Doing so does not necessarily require building a new data warehouse and migrating existing data stores. Such an approach is time consuming and costly for IT teams which are already stretched. In addition, it increases the likelihood of data duplication and significantly increases the risks to the fixed income department’s data security by creating one storage point with a huge amount of highly valuable and confidential data.

Instead, the bank can look to pull data together from across the various databases within the fixed income department and analyse it “in memory,” or by utilizing cloud technology. This negates the need for separate storage infrastructure and speeds up the analytics process. Crucially, such an approach is also highly secure and approved for use by regulated financial institutions.

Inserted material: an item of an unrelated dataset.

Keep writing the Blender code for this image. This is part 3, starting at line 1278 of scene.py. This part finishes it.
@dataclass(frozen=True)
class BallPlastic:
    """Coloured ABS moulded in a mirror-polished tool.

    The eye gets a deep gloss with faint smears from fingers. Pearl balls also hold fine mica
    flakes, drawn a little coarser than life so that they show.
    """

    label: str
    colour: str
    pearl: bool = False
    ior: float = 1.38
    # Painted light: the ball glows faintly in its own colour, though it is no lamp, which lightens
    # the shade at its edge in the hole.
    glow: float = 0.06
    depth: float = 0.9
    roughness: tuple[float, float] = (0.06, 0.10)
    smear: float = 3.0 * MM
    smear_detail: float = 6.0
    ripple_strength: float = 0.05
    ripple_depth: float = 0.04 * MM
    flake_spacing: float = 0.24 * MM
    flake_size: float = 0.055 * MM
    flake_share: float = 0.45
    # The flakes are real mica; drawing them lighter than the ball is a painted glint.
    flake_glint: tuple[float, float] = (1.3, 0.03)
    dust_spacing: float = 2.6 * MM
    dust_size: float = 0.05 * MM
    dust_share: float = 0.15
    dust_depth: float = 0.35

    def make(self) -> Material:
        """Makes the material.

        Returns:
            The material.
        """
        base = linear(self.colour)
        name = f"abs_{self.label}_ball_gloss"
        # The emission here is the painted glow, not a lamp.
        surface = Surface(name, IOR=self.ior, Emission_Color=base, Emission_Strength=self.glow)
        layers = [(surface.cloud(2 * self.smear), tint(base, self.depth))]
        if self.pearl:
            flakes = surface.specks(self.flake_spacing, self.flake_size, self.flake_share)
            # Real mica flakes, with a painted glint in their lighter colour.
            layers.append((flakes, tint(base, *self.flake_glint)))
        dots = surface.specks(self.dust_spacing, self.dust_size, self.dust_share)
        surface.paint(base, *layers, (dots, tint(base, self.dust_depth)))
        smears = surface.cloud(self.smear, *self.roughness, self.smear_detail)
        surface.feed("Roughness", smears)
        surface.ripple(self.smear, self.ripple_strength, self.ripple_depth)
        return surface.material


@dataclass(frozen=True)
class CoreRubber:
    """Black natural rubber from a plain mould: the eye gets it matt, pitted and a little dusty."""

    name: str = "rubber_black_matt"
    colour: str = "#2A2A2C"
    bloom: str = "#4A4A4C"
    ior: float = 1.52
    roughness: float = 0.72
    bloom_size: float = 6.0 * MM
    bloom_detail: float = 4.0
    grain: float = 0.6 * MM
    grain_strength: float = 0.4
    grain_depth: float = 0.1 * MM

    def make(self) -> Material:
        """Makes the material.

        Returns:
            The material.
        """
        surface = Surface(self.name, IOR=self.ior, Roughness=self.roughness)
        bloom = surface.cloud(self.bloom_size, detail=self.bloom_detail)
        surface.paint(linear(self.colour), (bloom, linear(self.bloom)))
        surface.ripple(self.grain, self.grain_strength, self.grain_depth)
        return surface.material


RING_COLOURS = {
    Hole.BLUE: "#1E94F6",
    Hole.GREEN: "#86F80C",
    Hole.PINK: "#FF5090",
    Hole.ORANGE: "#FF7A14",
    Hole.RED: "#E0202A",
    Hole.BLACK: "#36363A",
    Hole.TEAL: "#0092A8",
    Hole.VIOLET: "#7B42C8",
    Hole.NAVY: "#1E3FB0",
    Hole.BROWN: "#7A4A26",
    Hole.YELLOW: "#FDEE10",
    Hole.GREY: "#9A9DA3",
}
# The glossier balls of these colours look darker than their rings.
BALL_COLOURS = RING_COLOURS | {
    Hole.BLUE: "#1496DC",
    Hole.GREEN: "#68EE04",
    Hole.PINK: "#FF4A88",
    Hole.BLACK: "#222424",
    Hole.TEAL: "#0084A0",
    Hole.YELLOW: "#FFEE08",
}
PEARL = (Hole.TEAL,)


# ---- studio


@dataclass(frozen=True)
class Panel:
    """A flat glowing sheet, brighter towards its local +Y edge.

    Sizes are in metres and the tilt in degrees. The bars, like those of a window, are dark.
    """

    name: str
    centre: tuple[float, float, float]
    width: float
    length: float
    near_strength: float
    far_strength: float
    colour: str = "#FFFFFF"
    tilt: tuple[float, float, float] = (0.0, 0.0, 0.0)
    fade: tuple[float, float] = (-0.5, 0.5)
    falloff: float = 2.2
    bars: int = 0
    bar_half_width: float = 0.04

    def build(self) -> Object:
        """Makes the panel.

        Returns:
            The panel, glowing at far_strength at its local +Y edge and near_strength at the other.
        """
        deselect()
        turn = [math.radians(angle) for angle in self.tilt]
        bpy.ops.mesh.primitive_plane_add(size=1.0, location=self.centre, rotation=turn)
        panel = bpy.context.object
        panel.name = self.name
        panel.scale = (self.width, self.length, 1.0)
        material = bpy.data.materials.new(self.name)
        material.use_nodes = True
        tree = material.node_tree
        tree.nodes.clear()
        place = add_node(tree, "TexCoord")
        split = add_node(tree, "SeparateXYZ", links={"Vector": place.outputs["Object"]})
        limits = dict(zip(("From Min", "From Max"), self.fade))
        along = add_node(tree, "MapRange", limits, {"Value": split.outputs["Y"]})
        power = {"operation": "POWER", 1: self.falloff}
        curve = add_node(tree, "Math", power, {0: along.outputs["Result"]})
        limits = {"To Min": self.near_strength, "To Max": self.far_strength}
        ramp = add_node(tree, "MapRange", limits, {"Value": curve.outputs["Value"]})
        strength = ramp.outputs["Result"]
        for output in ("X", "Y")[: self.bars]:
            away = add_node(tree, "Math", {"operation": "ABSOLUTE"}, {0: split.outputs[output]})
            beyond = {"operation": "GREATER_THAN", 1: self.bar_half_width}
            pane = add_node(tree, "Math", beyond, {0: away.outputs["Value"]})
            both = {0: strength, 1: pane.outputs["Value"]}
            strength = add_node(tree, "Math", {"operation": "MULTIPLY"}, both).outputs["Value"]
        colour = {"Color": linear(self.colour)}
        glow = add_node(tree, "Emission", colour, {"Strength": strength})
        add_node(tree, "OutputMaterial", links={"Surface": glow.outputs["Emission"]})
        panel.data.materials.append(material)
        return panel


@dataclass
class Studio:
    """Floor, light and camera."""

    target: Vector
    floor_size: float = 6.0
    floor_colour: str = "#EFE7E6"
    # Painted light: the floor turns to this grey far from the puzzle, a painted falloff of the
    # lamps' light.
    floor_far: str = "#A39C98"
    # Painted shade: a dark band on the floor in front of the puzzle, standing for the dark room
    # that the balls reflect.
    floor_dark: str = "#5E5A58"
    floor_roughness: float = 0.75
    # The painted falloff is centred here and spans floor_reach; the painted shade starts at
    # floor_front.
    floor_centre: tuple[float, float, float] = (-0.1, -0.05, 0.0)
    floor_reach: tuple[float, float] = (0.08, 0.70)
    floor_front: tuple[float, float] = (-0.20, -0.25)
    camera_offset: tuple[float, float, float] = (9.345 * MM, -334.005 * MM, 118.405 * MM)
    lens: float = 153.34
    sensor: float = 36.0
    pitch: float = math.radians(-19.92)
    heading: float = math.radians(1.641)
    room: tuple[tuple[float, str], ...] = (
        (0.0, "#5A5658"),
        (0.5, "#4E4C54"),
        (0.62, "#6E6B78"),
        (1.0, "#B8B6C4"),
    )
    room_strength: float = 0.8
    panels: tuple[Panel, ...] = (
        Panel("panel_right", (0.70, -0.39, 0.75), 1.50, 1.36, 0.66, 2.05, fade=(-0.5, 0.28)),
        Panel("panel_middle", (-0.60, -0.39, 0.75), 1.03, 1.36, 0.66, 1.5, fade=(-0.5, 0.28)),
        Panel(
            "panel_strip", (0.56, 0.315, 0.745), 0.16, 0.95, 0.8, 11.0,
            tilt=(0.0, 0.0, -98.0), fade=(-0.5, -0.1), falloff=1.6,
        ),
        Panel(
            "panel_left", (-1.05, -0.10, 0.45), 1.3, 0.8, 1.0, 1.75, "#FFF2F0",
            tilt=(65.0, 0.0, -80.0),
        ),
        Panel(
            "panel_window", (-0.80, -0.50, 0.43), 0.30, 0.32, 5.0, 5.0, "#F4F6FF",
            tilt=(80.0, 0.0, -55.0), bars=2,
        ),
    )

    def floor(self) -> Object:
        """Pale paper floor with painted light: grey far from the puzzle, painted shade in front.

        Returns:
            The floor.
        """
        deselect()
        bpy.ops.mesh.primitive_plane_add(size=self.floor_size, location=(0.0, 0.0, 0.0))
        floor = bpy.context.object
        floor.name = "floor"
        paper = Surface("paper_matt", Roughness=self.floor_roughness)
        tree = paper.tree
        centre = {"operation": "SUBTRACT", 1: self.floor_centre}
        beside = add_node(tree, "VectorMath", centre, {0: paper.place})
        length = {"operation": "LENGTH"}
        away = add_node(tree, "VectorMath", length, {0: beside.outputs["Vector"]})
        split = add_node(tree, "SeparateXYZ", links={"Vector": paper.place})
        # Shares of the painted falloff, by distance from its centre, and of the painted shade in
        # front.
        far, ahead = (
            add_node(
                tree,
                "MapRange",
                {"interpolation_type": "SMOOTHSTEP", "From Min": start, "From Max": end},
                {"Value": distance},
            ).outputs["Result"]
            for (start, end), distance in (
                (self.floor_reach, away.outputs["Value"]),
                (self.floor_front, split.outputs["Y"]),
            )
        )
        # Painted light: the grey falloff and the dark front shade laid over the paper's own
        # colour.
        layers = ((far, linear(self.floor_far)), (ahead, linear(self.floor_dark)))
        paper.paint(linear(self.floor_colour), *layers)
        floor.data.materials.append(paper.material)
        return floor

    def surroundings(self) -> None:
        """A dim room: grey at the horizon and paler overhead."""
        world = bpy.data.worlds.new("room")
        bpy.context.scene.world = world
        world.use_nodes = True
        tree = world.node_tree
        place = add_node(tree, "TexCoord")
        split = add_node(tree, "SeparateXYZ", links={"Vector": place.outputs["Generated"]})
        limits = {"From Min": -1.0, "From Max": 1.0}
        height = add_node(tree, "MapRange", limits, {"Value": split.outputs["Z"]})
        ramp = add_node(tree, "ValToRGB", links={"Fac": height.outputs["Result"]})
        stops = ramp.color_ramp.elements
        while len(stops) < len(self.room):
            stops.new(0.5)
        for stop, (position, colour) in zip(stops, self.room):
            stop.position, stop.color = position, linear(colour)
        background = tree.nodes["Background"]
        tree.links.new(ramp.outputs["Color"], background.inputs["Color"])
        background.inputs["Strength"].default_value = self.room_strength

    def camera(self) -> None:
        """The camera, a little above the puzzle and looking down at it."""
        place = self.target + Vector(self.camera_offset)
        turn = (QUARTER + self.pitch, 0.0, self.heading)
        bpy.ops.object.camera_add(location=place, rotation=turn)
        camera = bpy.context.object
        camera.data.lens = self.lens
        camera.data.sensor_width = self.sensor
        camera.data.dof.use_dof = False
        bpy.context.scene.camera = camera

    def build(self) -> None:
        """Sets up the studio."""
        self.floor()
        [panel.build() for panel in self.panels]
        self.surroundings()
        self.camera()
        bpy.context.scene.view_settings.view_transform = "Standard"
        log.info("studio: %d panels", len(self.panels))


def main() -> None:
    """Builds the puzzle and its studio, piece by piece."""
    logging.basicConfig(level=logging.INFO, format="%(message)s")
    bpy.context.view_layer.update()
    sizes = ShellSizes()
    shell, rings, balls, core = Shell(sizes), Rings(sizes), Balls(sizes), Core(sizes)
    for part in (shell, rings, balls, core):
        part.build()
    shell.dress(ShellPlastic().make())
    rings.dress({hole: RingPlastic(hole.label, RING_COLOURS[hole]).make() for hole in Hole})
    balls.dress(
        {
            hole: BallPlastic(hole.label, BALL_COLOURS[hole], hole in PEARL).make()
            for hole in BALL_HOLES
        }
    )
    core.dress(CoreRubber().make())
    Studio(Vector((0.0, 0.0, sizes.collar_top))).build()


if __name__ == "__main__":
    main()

Provided that the data is stored in a standardized format, this “in memory” approach creates a data feed which offers a holistic and real-time view of the fixed income desk activity. Accessible via an API, the data now can be used to power the analytics technology which will derive the intelligence the desks need to better understand its business. It can also be pulled out into a downloadable report to automate back-office reporting tasks and speed up compliance.

Integration challenges

Building full-stack products requires deep subject matter expertise. Selling these products requires trust, respect, and relationships within the industry. Teams that manage to combine the subject matter and technical expertise are able to model the domain richly and drive innovation that comes from thinking outside the box by understanding what the box is.

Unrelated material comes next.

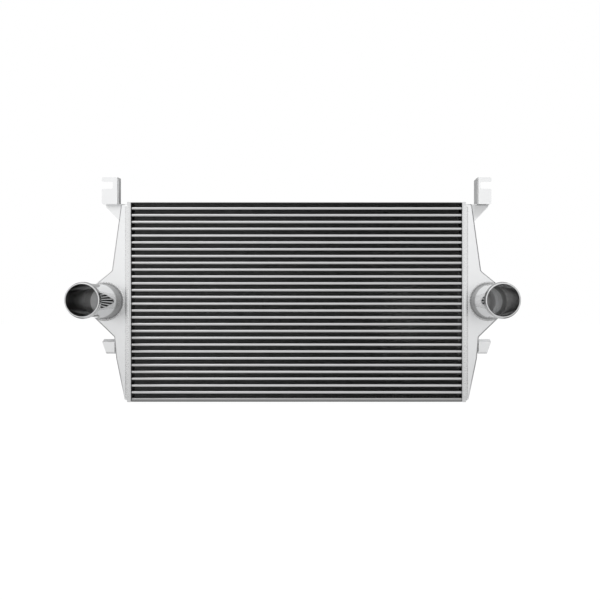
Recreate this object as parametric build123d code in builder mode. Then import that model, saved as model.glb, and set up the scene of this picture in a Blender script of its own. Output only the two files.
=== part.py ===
"""Air-to-air intercooler: a tube-and-fin core between two cast end tanks, with hose pipes and brackets.

Frame: +X along the core, +Z up, and the hose pipes point to -Y. The origin is at the centre of the
underside of the bottom rail, so the cooler stands on Z = 0.
"""

import os

from build123d import *

os.makedirs("parts", exist_ok=True)

# Core, in millimetres
core_length = 743.0
core_depth = 60.0
tube_count = 28
tube_height = 6.0
tube_wall = 1.0
tube_nose = 1.6
tube_stick_out = 2.0
fin_height = 9.35
fin_setback = 1.5
fin_gap_left = 6.5
fin_gap_right = 3.5
turbulator_sheet = 0.5
turbulator_folds = 3
turbulator_side_gap = 2.0
rail_height = 9.0
rail_wall = 2.0
rail_corner = 2.5
top_plate_thickness = 1.5
braze_clearance = 0.05

# Header plates, pressed as shallow pans that open towards the tanks
header_plate = 3.0
header_rim = 9.0
header_rim_wall = 2.5
header_overhang = 3.0
header_bend = 2.5
slot_chamfer = 0.7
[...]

Implementing this technology can sound like a daunting task. Most banks’ IT teams are currently focused on readying fixed income desks for MiFID II, putting performance improvements on the back burner. One solution could be rolling out one of the technology solutions already in operation on one desk, thus cutting down on the amount of new technology and systems changes which need to be implemented.

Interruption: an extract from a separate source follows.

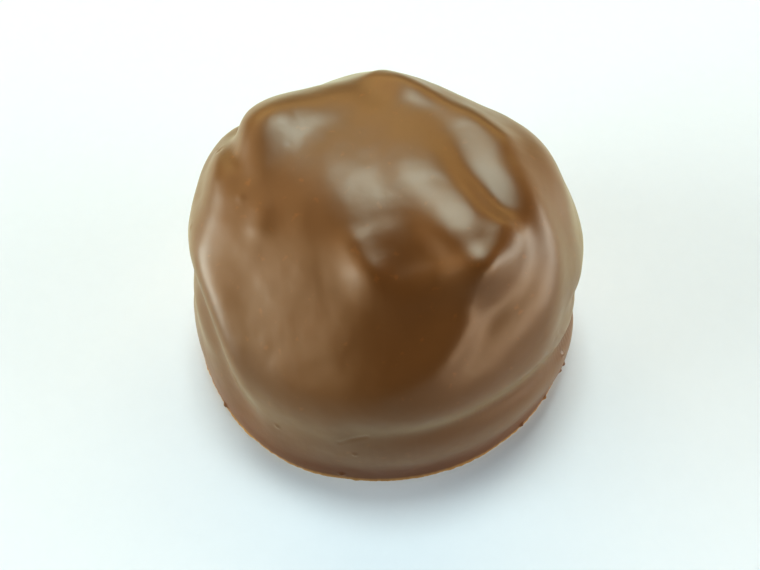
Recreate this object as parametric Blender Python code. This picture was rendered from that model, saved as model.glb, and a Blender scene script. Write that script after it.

However, this can cause internal issues, as desks baulk at having their well-worn practices superseded by those of their colleagues. It also means that the choice of system is limited to the best within the organisation, rather than looking for the best solution in class across the whole market.

Bringing in an expert third-party specialist provider can help make the integration process smoother. Implementing a system which is new to all desks can avoid some of the complexities around inter-desk politics, while a vendor’s technical team can take the strain off the bank’s in-house IT teams.

In order to ensure that the data store and analytics are fully integrated with the bank’s existing proprietary analytics technologies, the vendor can create a secure “container” into which the standardized algorithms can be deployed. Those algorithms built in-house and by the analytics provider or third-party quantitative analysts can be deployed within this environment and insights then distributed across the organization via API.

With the right approach, the process can be swift, cost effective and requires minimal infrastructure change.

From this solid foundation of aggregated, integrated data, powerful analytics can interrogate the data to generate insights, both in real time and utilizing AI to predict client behavior. These can then be distributed throughout the whole organization, not just to the quant teams but rather to help traders and sales desks to become proactive.

These insights can help clear the fog and give managers and traders around the world a clear and exact view of their current trading environment and how their interactions with their clients are relating to the broader market. Only then can they take proactive steps and gain a competitive edge over their competition.

Taking full advantage of the power of analytics requires further work, from training staff and driving behavioral changes within the organization, to perfecting the algorithms themselves over time. However, getting the integration of the core technology right is the cornerstone around which the rest of a successful analytics project is based.